Would you return all of this data exactly, leaving nothing out?
----
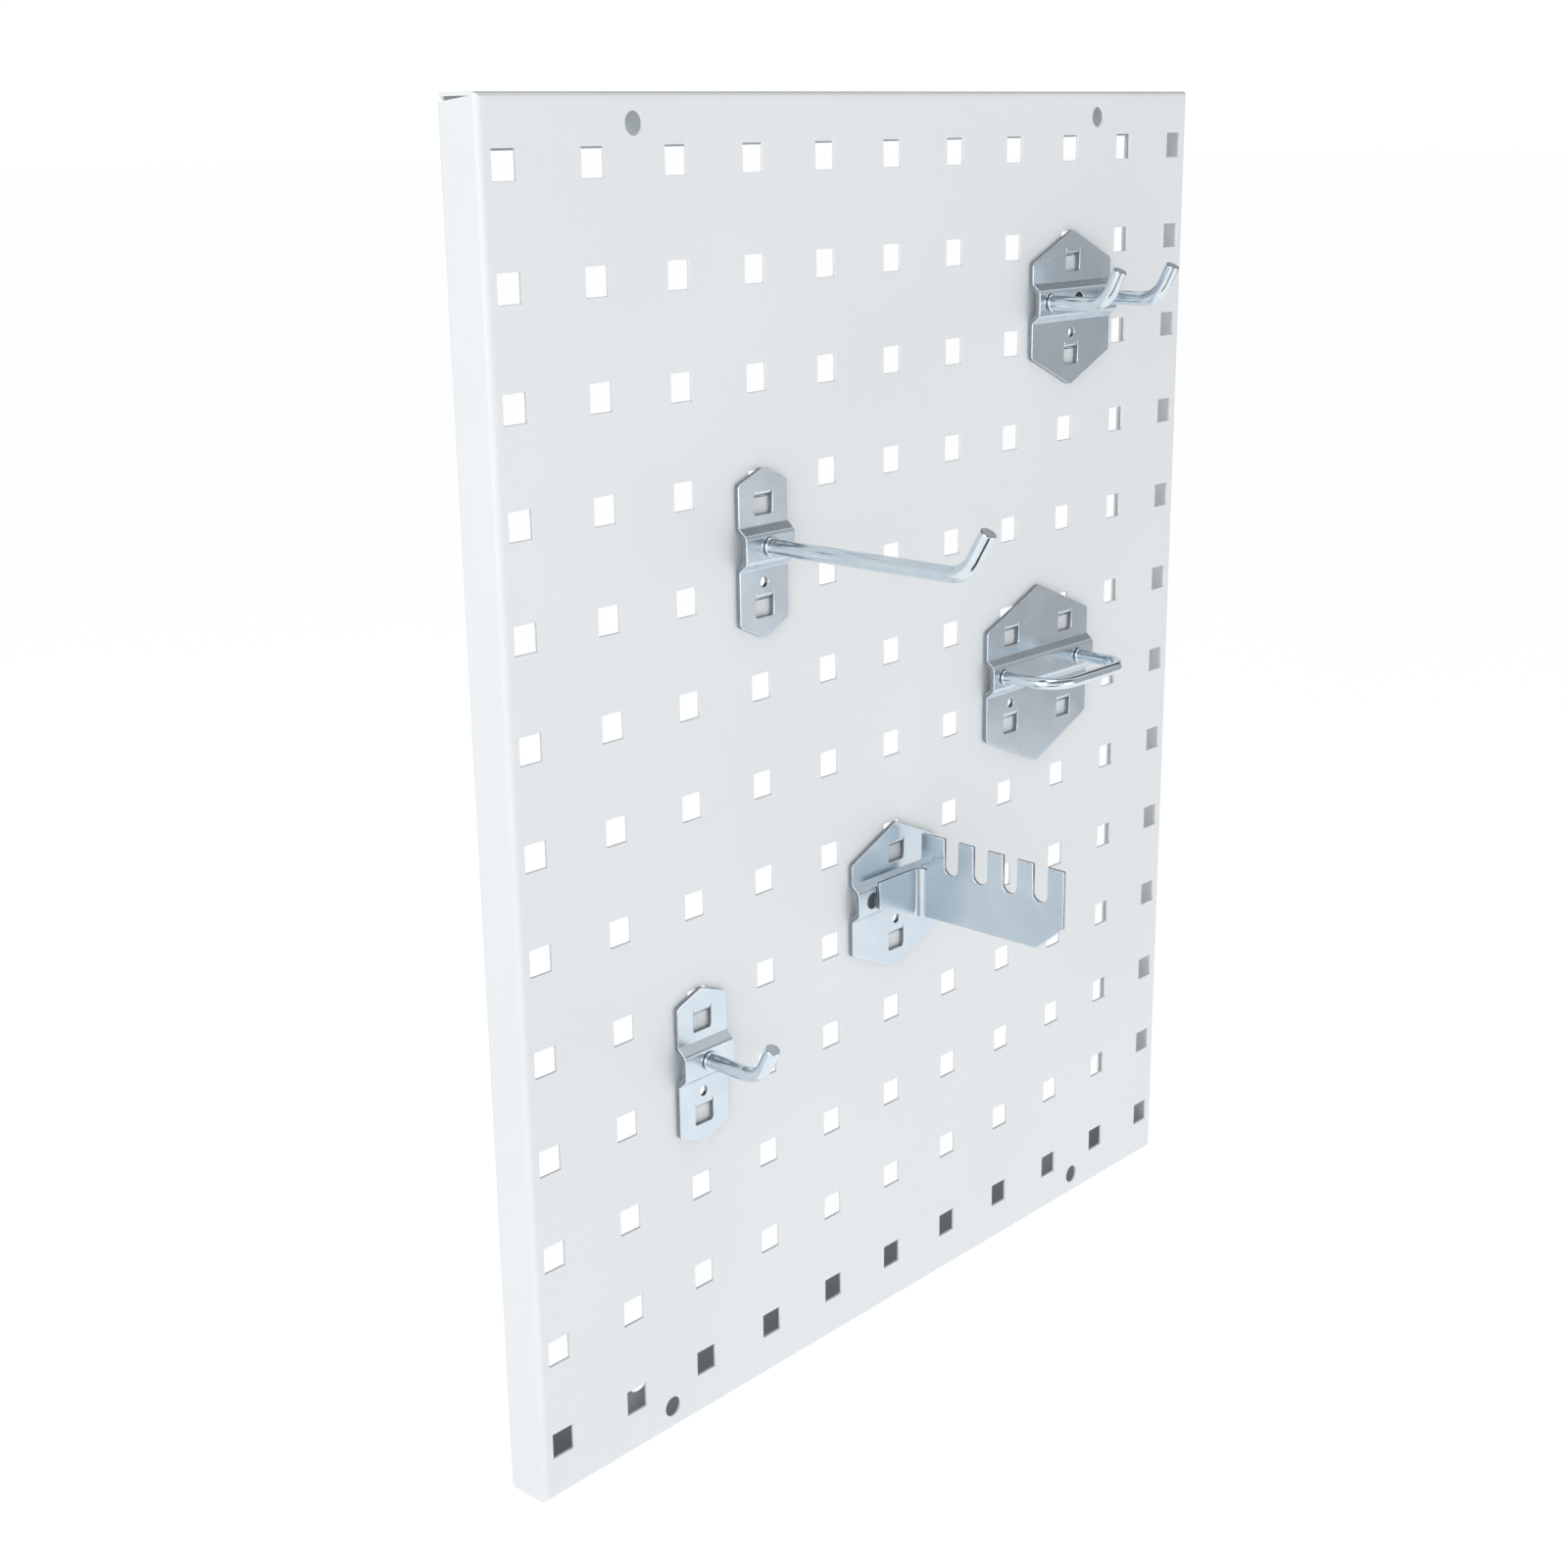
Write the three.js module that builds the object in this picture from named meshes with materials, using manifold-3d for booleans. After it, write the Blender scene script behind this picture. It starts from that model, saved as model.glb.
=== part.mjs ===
// A wall-hung tool board: a folded sheet-steel pan with square holes, and five zinc-plated hooks in them.
// Millimetres, +Z up. The origin is the middle of the board in the wall plane, +X runs to the right and
// +Y into the wall, so the board's face looks along -Y.

import * as THREE from "three";
import { mergeVertices } from "three/addons/utils/BufferGeometryUtils.js";
import Module from "manifold-3d";

const wasm = await Module();
wasm.setup();

// ---- Driving dimensions -------------------------------------------------------------------------

const GAP = 0.3; // clearance between neighbouring pieces
const CUT = 1; // how far a cutting solid reaches past what it cuts
const WELD = 1e-4; // points closer than this are one point

const GRID = { columns: 11, rows: 13, pitch: 38, hole: 10 };
const BOARD = { width: 400, height: 500, depth: 20, sheet: 1.25, bendOutside: 2.5, steps: 4 };
const LIP = { width: 18, setback: 0.7 }; // setback: from a corner's diagonal to each mitred lip end
const CORNER_GAP = { height: 2, front: 3.5 }; // between side and top flange: at the wall, and its end
// The screw holes: their places, and their diameters in the face and in the lips. The bottom lip has open
// notches of that width, whose round ends stand notchFromEdge above the board's lower edge.
const SCREW = {
  fromEdge: 10,
  fromMiddle: 3.5 * GRID.pitch,
  face: 8,
  lip: 11.2,
  notchFromEdge: 14.6,
  sides: 20,
};

const PLATE = { sheet: 2, bend: 1.6, steps: 3, cornerRadius: 1.8 };
const BEAD = { top: -15.3, crownTop: -18.3, crownBottom: -27.4, bottom: -30.4, rise: 3.6 };
const WINDOW = { width: 9.6, height: 9, radius: 1 };
const TAB = { width: 9.2, leg: 3.9, bend: 1.6, root: 1.5 }; // root: its height above the window
const LOCK_HOLE = { z: -36, diameter: 4, sides: 16 };
const ROD_AXIS_Z = -22.6; // height of every rod's axis below the hook's upper board hole

// Plate outlines, as half width and heights above the hook's upper board hole.
const NARROW = { half: 13, apex: 5.9, shoulder: 0.8, hip: -51.3, foot: -57.4 };
const WIDE = { half: 27.4, apex: 5.6, shoulder: -6.8, hip: -45, foot: -57.6 };
const BROAD = { half: 35.7, apex: 12, shoulder: -3.2, hip: -49.9, foot: -65.6 };

// Rods. The head is the diameter of the collar in front of the bead and of the peened tail behind it.
const PRONG = { diameter: 6, head: 8, bend: 12.5, sides: 14 };
const LOOP_ROD = { diameter: 5, head: 7, bend: 12, sides: 14 };
const COLLAR_THICKNESS = 1.2;
const TAIL_THICKNESS = 1.4;
const BEND_STEPS = 6;
const PRONG_SPREAD = GRID.pitch / 2; // from the wide plate's middle to each prong
const LOOP_SPREAD = 26.4; // from the loop's middle to each of its legs
const LOOP_OFFSET = -1.8; // from the broad plate's middle to the loop's middle
const ROD_CLEARANCE = 0.6; // how much wider the bead's holes are than the rods

// How far each prong runs out from the board to the corner of its bend, and its raised tip.
const DOUBLE = { reach: 31.8, tip: 15.5, angle: 64 };
const LONG = { reach: 95.6, tip: 18.5, angle: 60 };
const SHORT = { reach: 31.3, tip: 15.3, angle: 62.5 };
const LOOP_REACH = 32;

// The slotted arm stands out from the board. Its y and z values are places in the hook's own frame.
const ARM = {
  sheet: 1.5,
  left: 8, // x of its face on the foot's side
  bend: 4.5,
  bendSteps: 5,
  overlap: 0.5, // how far the bend runs on into the flat of the arm
  reach: -79.5,
  rear: -8.8,
  top: 0,
  fall: 1.5, // how much lower its top edge is at the outer end
  bottom: -35.7,
  chamferY: 12.5,
  chamferZ: 10.7,
  slots: 4,
  firstSlot: -24.2,
  slotPitch: 14.7,
  slotWidth: 7,
  slotBottom: -15,
  slotSteps: 8,
};
// The foot lies on the bead. Its lower edge slants from lowLeft, at its left end, to the arm's bottom.
const FOOT = { left: -16.8, top: -15, lowLeft: -26.4, slantEnd: 3.4 };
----
**TASK SOLUTION:**
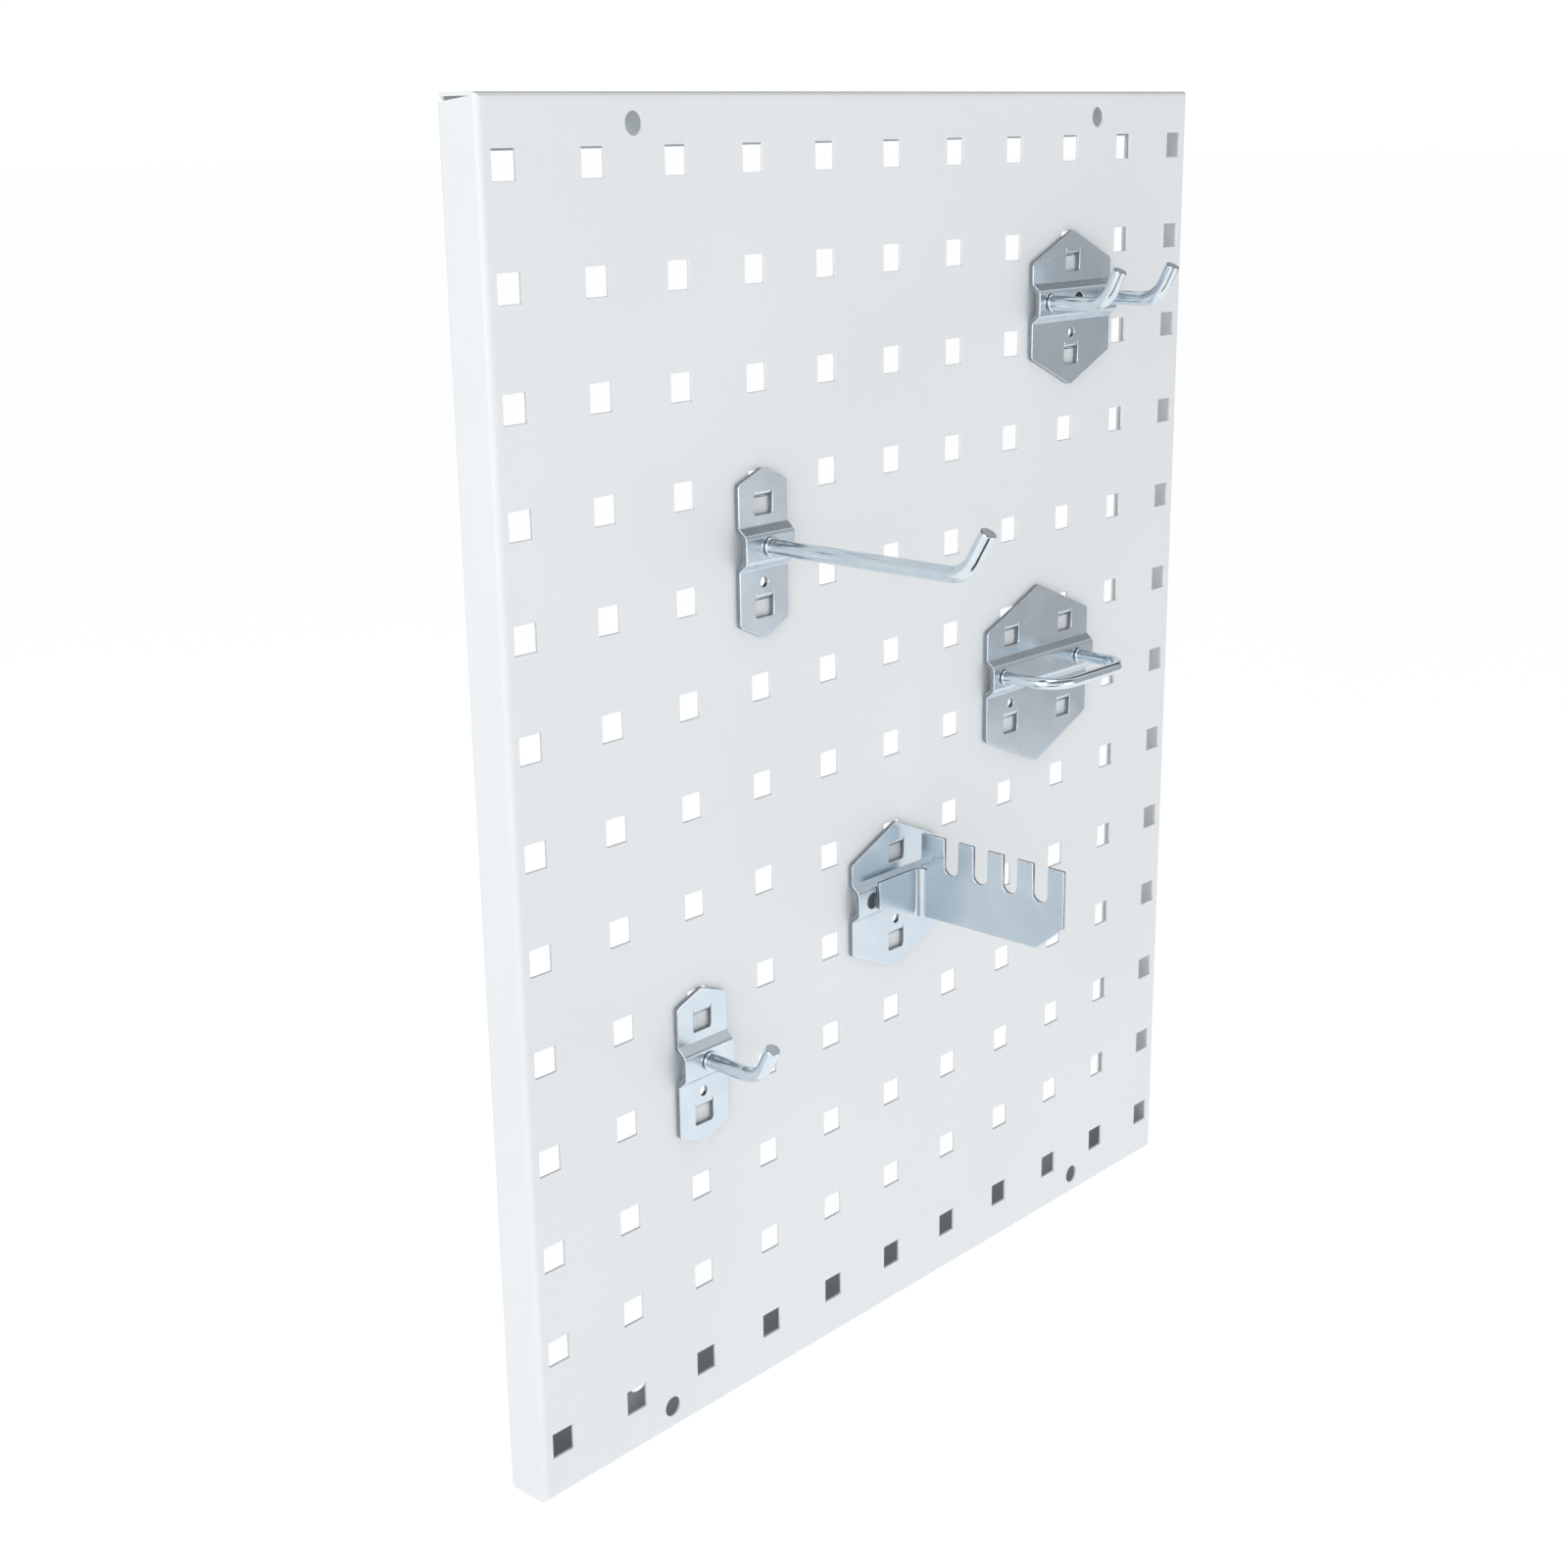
Write the three.js module that builds the object in this picture from named meshes with materials, using manifold-3d for booleans. After it, write the Blender scene script behind this picture. It starts from that model, saved as model.glb.
=== part.mjs ===
// A wall-hung tool board: a folded sheet-steel pan with square holes, and five zinc-plated hooks in them.
// Millimetres, +Z up. The origin is the middle of the board in the wall plane, +X runs to the right and
// +Y into the wall, so the board's face looks along -Y.

import * as THREE from "three";
import { mergeVertices } from "three/addons/utils/BufferGeometryUtils.js";
import Module from "manifold-3d";

const wasm = await Module();
wasm.setup();

// ---- Driving dimensions -------------------------------------------------------------------------

const GAP = 0.3; // clearance between neighbouring pieces
const CUT = 1; // how far a cutting solid reaches past what it cuts
const WELD = 1e-4; // points closer than this are one point

const GRID = { columns: 11, rows: 13, pitch: 38, hole: 10 };
const BOARD = { width: 400, height: 500, depth: 20, sheet: 1.25, bendOutside: 2.5, steps: 4 };
const LIP = { width: 18, setback: 0.7 }; // setback: from a corner's diagonal to each mitred lip end
const CORNER_GAP = { height: 2, front: 3.5 }; // between side and top flange: at the wall, and its end
// The screw holes: their places, and their diameters in the face and in the lips. The bottom lip has open
// notches of that width, whose round ends stand notchFromEdge above the board's lower edge.
const SCREW = {
  fromEdge: 10,
  fromMiddle: 3.5 * GRID.pitch,
  face: 8,
  lip: 11.2,
  notchFromEdge: 14.6,
  sides: 20,
};

const PLATE = { sheet: 2, bend: 1.6, steps: 3, cornerRadius: 1.8 };
const BEAD = { top: -15.3, crownTop: -18.3, crownBottom: -27.4, bottom: -30.4, rise: 3.6 };
const WINDOW = { width: 9.6, height: 9, radius: 1 };
const TAB = { width: 9.2, leg: 3.9, bend: 1.6, root: 1.5 }; // root: its height above the window
const LOCK_HOLE = { z: -36, diameter: 4, sides: 16 };
const ROD_AXIS_Z = -22.6; // height of every rod's axis below the hook's upper board hole

// Plate outlines, as half width and heights above the hook's upper board hole.
const NARROW = { half: 13, apex: 5.9, shoulder: 0.8, hip: -51.3, foot: -57.4 };
const WIDE = { half: 27.4, apex: 5.6, shoulder: -6.8, hip: -45, foot: -57.6 };
const BROAD = { half: 35.7, apex: 12, shoulder: -3.2, hip: -49.9, foot: -65.6 };

// Rods. The head is the diameter of the collar in front of the bead and of the peened tail behind it.
const PRONG = { diameter: 6, head: 8, bend: 12.5, sides: 14 };
const LOOP_ROD = { diameter: 5, head: 7, bend: 12, sides: 14 };
const COLLAR_THICKNESS = 1.2;
const TAIL_THICKNESS = 1.4;
const BEND_STEPS = 6;
const PRONG_SPREAD = GRID.pitch / 2; // from the wide plate's middle to each prong
const LOOP_SPREAD = 26.4; // from the loop's middle to each of its legs
const LOOP_OFFSET = -1.8; // from the broad plate's middle to the loop's middle
const ROD_CLEARANCE = 0.6; // how much wider the bead's holes are than the rods

// How far each prong runs out from the board to the corner of its bend, and its raised tip.
const DOUBLE = { reach: 31.8, tip: 15.5, angle: 64 };
const LONG = { reach: 95.6, tip: 18.5, angle: 60 };
const SHORT = { reach: 31.3, tip: 15.3, angle: 62.5 };
const LOOP_REACH = 32;

// The slotted arm stands out from the board. Its y and z values are places in the hook's own frame.
const ARM = {
  sheet: 1.5,
  left: 8, // x of its face on the foot's side
  bend: 4.5,
  bendSteps: 5,
  overlap: 0.5, // how far the bend runs on into the flat of the arm
  reach: -79.5,
  rear: -8.8,
  top: 0,
  fall: 1.5, // how much lower its top edge is at the outer end
  bottom: -35.7,
  chamferY: 12.5,
  chamferZ: 10.7,
  slots: 4,
  firstSlot: -24.2,
  slotPitch: 14.7,
  slotWidth: 7,
  slotBottom: -15,
  slotSteps: 8,
};
// The foot lies on the bead. Its lower edge slants from lowLeft, at its left end, to the arm's bottom.
const FOOT = { left: -16.8, top: -15, lowLeft: -26.4, slantEnd: 3.4 };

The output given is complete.